Another difference in Botswana is the tourists, in Namibia I guess about 80-90% of tourists are German, here in Botswana, there is a much greater mix of nationalities visiting the country, and they seem much more willing to speak to you, and many seem much more travelled here than in Namibia. I get the impression that many Germans visit Namibia many times year after year (a bit like the Brits going to Spain?).

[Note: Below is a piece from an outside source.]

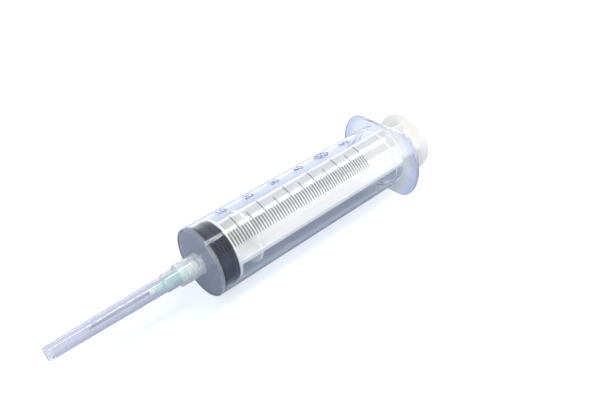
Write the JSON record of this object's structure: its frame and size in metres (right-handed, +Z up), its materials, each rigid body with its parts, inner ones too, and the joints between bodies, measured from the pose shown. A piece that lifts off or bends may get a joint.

One pain in the butt when self driving in Botswana is that you will be denied entry to a National Park (if you plan to overnight there) without a confirmed booking in an official campsite, so despite still not meeting anyone who had driven a large truck through Chobe, we headed off to a booking office to pre-book and pay for a couple of nights camping at Savuti Campsite. The next big difference of Botswana over Namibia reared its ugly head…………its so bloody expensive! One nights camping at Savuti was 1,150BWP, or £76.00, thats crazy, stupid, mental! We are used to paying between £5.00 and £12.00 per night on this trip, so staying at Savuti for two nights was out of the question. Eventually we found another site located just outside the Gate into the National Park, so we booked that at another agency for one night at a much more reasonable 400BWP, or £27.00 per night. This second agency was very helpful, and managed to find out how much we would have to pay in park entrance fees, we already knew that it was 120BWP per person per day, and that if you have a vehicle under 3.5 tonnes then thats an extra 50BWP, so it was with shock and dismay that we were told that if a vehicle is over 7 tonnes its 1,500BWP per day! Thats a 3,000% increase over a Landrover. This trip needed planning carefully otherwise our budget would be blown big time! If we spent 7 nights at Savuti with the truck it would cost us over £1,200, just to camp, with no electricity, and no drinkable water!  Yet they are busy here, very busy, with Savuti being fully booked most nights. Botswana really is all about low volume, high prices, especially in the National parks, and it seems to work for them. The lodges are busy, and yet the National Parks are very quiet and totally unspoilt.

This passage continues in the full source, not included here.